EXERCISE REQUIREMENTS:
Transcribe, exactly as they appear, the line that contains "Continue the FreeCAD", the line that contains "dress(tube_piece(name, line, radius", and every line in between, and nothing else.

******************************

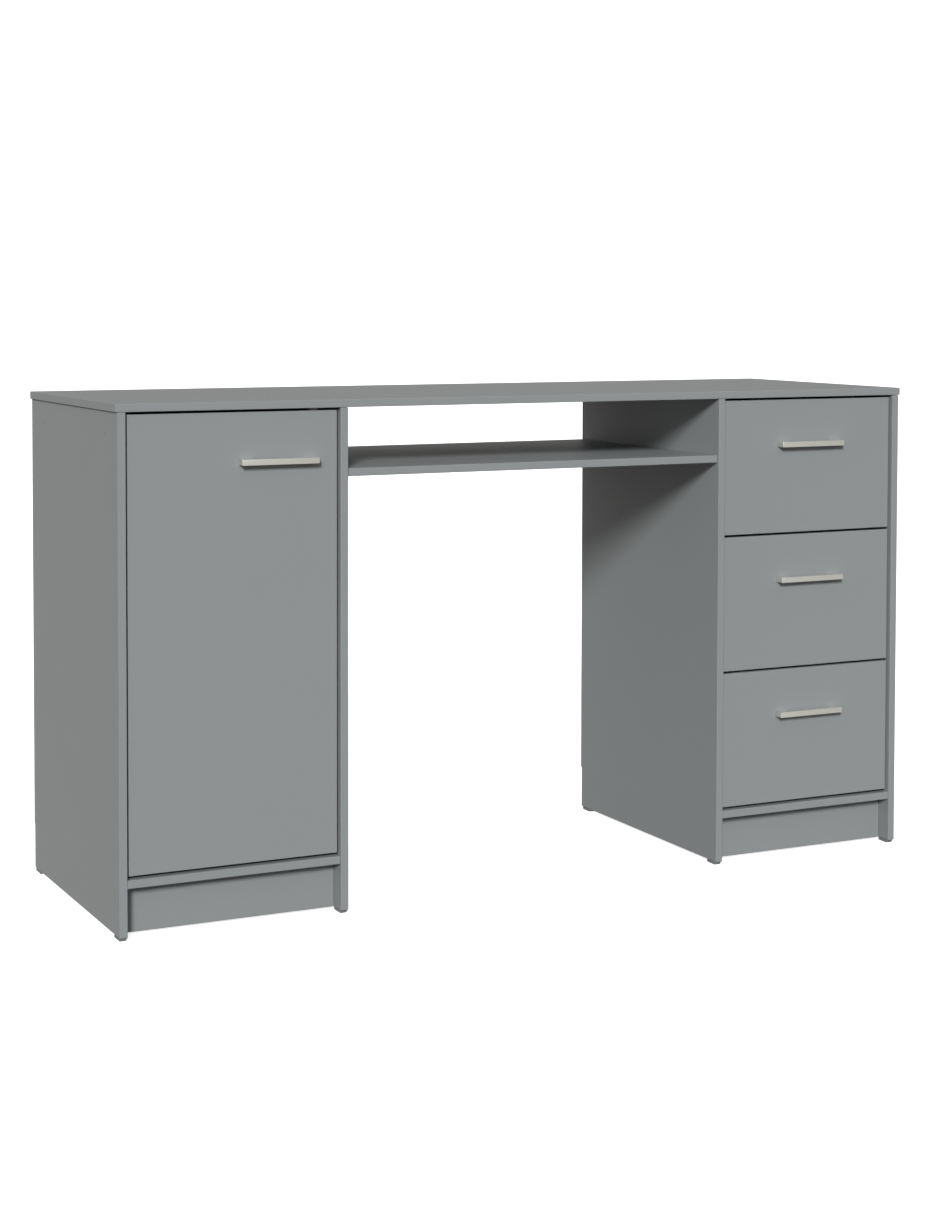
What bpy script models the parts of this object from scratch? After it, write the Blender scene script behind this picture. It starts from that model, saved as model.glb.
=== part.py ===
"""Twin-pedestal writing desk: a cupboard with an inset door on the left, three inset drawers on the
right, an open shelf between them, all in 12 mm melamine-faced board.

Units are metres. +X is the user's right, -Y is the front, +Z is up. The origin is on the floor, under
the middle of the whole desk. Run it with: blender --background --python part.py
"""
import bmesh
import bpy
from math import cos, pi, radians, sin
from mathutils import Matrix, Vector

# ---- driving dimensions -------------------------------------------------------------------------
DESK_WIDTH = 1.365
DESK_DEPTH = 0.447
DESK_HEIGHT = 0.770
BOARD = 0.012                 # thickness of every melamine board
HARDBOARD = 0.0027            # thickness of backs and drawer bottoms
TOP_OVERHANG = 0.003          # the top stands out this far past each outer side
SIDE_DEPTH = 0.444            # the backs are nailed on behind the sides
PEDESTAL_WIDTH = 0.355        # over the two sides of one pedestal
FOOT_HEIGHT = 0.0055
BOTTOM_UNDERSIDE = 0.0758     # height of the bottom panels' undersides
BOTTOM_SETBACK = 0.001
PLINTH_SETBACK = 0.027
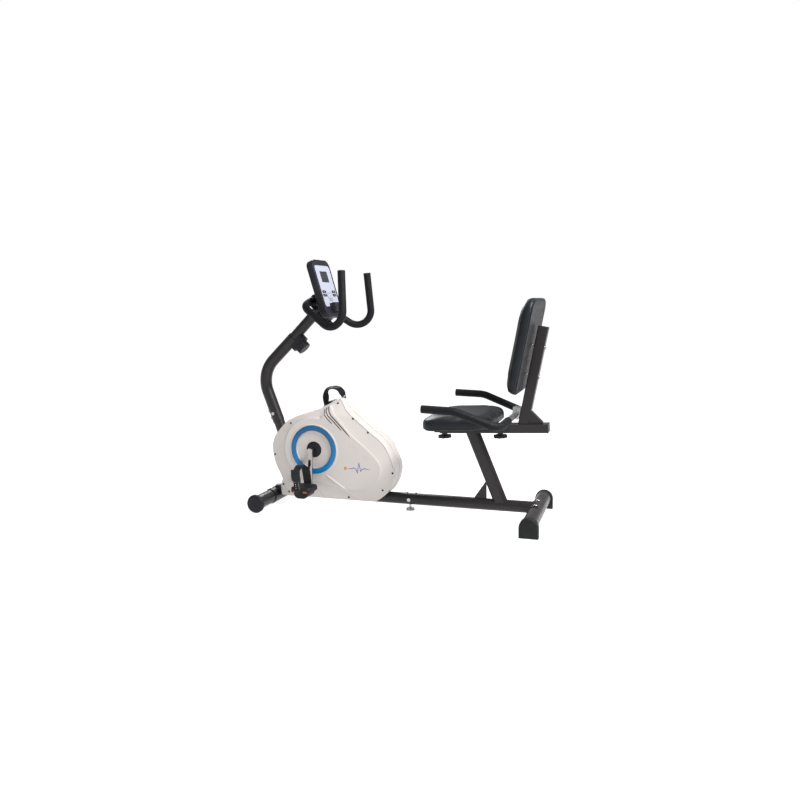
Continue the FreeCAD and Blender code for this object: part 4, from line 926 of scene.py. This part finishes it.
def piping(name, cushion, place, pad, height, radius):
    """A welt sewn round a cushion, laid on the surface that the stuffing gave it."""
    tree = surface_of(cushion)
    around = smooth_line([Vector((p.x, p.y, 0)) for p in rounded_plan(pad, 8)], 2, closed=True)
    centre_x = (pad.low + pad.high) / 2
    line = []
    for p in around:
        begin = place((p.x - centre_x) * 1.25 + centre_x, p.y * 1.25, height)
        inward = place(p.x, p.y, height)
        hit = tree.ray_cast(begin, (inward - begin).normalized())[0]
        spot = hit if hit else inward
        if not line or (spot - line[-1]).length > 1.5 * MM:
            line.append(spot)
    dress(tube_piece(name, line, radius * MM, 10, closed=True), "vinyl", "seat")


def panel_plate(place, pad):
    """A thin moulded back that shuts a cushion's underside."""
    plan = rounded_plan(pad, 10)
    depth = pad.thick
    levels = [(0.4, 0.0), (-depth * 0.5, 0.0), (-depth, depth), (-depth, 14.0), (-depth * 0.6, 16.0)]
    verts = [place(p.x, p.y, up) for up, inset in levels for p in plan_at(plan, inset, pad)]
    return weld(mesh_piece("plate", verts, ring_faces(len(levels), len(plan))))


def make_cushions():
    seat = make_cushion("seat_pad", "seat_cushion", seat_place, SEAT_PAD)
    piping("seat_welt", seat, seat_place, SEAT_PAD, 8.0, 1.7)
    back = make_cushion("back_pad", "backrest_cushion", back_place, BACK_PAD)
    piping("back_welt", back, back_place, BACK_PAD, 34.0, 1.6)
    piping("back_rear_welt", back, back_place, BACK_PAD, 6.0, 1.5)
    plates = [panel_plate(seat_place, SEAT_PLATE), panel_plate(back_place, BACK_PLATE)]
    dress(joined("cushion_back_plates", plates), "black_plastic", "seat", "cushion_boards")


# ---- carrying strap
STRAP_SPINE = [(281, 0, 466), (280, 0, 492), (281, 0, 520), (285, 0, 541), (298, 0, 555), (320, 0, 561),
               (342, 0, 558), (356, 0, 548), (366, 0, 531), (372, 0, 510)]
STRAP_WIDTH, STRAP_END_WIDTH, STRAP_THICK = 35.0, 20.0, 4.6
STRAP_TURNS = [(0.0, 84), (0.22, 72), (0.5, 12), (0.78, 18), (1.0, 40)]
STRAP_HALF_STEPS = 12
STRAP_RIVETS = [((281, 0, 478), (0.12, -1, 0)), ((371, 0, 520), (0.45, -0.9, 0.1))]


def make_carry_strap():
    """Webbing bent in a low arch: full width over the top, narrow where each end is screwed down."""
    line = smooth_line(STRAP_SPINE, 10)
    count = len(line)
    shares = [k / STRAP_HALF_STEPS - 0.5 for k in range(STRAP_HALF_STEPS + 1)]
    section = [(s, 0.5) for s in shares] + [(s, -0.5) for s in reversed(shares)]
    verts = []
    for i, p in enumerate(line):
        along = (line[min(i + 1, count - 1)] - line[max(i - 1, 0)]).normalized()
        t = i / (count - 1)
        broad = float(ease((t - 0.06) / 0.14)) * float(ease((0.95 - t) / 0.12))
        width = STRAP_END_WIDTH + (STRAP_WIDTH - STRAP_END_WIDTH) * broad
        outward = along.cross(Vector((0, 1, 0))).normalized()
        turn = math.radians(float(np.interp(t, *zip(*STRAP_TURNS))))
        across = Vector((0, math.cos(turn), 0)) + outward * math.sin(turn)
        up = along.cross(across).normalized()
        for s, h in section:
            rib = 0.25 * math.cos(s * 2 * math.pi * 5) * (1 if h > 0 else -1)
            verts.append(at(*(p + across * s * width + up * (h * STRAP_THICK + rib * (0.5 - abs(s))))))
    strap = weld(mesh_piece("carry_webbing", verts, ring_faces(count, len(section))))
    dress(strap, "webbing", "root", "carry_strap")
    ends = []
    for spot, lean in STRAP_RIVETS:
        for flip in (1, -1):
            axis = Vector(lean).normalized() * flip
            ends.append(screw_head(at(*(Vector(spot) + axis * 1.7)), axis, 3.8))
    dress(joined("carry_strap_screws", ends), "steel", "root")


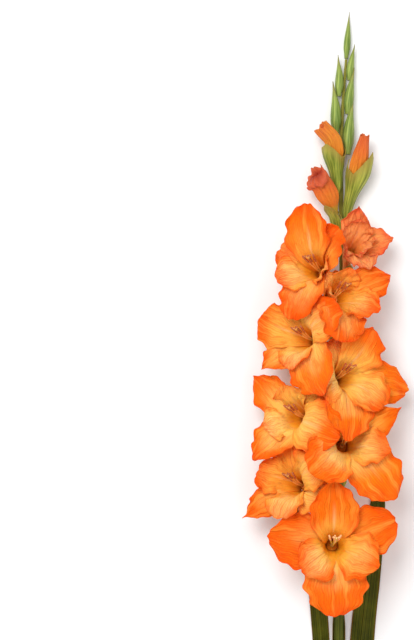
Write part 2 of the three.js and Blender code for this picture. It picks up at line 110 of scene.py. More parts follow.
# The thickness of a green blade, the gap between neighbours, how far a bloom or bud is sunk towards
# the stem, and the least height of a green bud above the floor.
GREEN_BLADE = 0.9
FIT_GAP = 0.4
SEAT_SINK = 2.2
LEAST_HEIGHT = 0.2

# Where the six tepals leave the tube, the slope of the funnel's wall, where along a tepal the wall
# flares, and how far below that it starts to swing to its own azimuth.
ROOT_PLACES = (90, 210, 330, 30, 150, 270)
WALL_ANGLE = 13
FLARE = {Whorl.INNER: (22, 46), Whorl.OUTER: (18, 42)}
SWING_LEAD = 4

# The depth of a throat, the radius along the tube, and how far its plug stands up in the funnel.
THROAT = 23
TUBE_RADIUS = (2.6, 2.9, 3.2, 3.9, 5.4, 7.2)
PLUG = 4

# How high a pair of bracts stands, as shares of its reach, from the side away from the stem round to
# the back: split at the sides where a bloom has opened them, and closed round a young bud.
SPLIT_OUTLINE = (1, 0.74, 0.42, 0.5, 0.64)
CLOSED_OUTLINE = (1, 0.86, 0.66, 0.72, 0.84)

# The first tepal's seed, and how many seeds apart two blooms are.
SEED = 11
BLOOM_SEEDS = 10


@dataclass(frozen=True)
class TepalSize:
    """One tepal: its ring, azimuth, length, width, slopes where flared and at its end, cup and point.

    The cup is its curvature across, one over a radius in metres. The point runs from about 0, where
    the tip is round, to 1.
    """

    whorl: Whorl
    azimuth: float
    length: float
    width: float
    flared: float
    end: float
    cup: float
    point: float


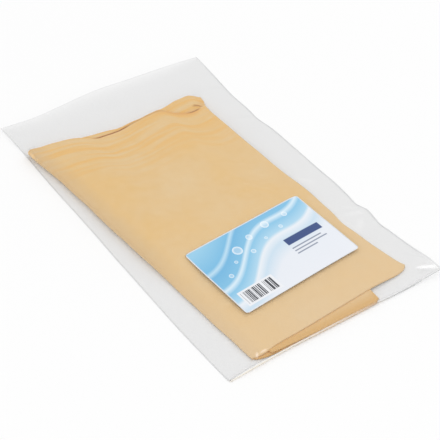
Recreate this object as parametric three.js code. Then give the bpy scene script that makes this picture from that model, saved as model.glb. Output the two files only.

******************************

WRITTEN SOLUTION:
Continue the FreeCAD and Blender code for this object: part 4, from line 926 of scene.py. This part finishes it.
def piping(name, cushion, place, pad, height, radius):
    """A welt sewn round a cushion, laid on the surface that the stuffing gave it."""
    tree = surface_of(cushion)
    around = smooth_line([Vector((p.x, p.y, 0)) for p in rounded_plan(pad, 8)], 2, closed=True)
    centre_x = (pad.low + pad.high) / 2
    line = []
    for p in around:
        begin = place((p.x - centre_x) * 1.25 + centre_x, p.y * 1.25, height)
        inward = place(p.x, p.y, height)
        hit = tree.ray_cast(begin, (inward - begin).normalized())[0]
        spot = hit if hit else inward
        if not line or (spot - line[-1]).length > 1.5 * MM:
            line.append(spot)
    dress(tube_piece(name, line, radius * MM, 10, closed=True), "vinyl", "seat")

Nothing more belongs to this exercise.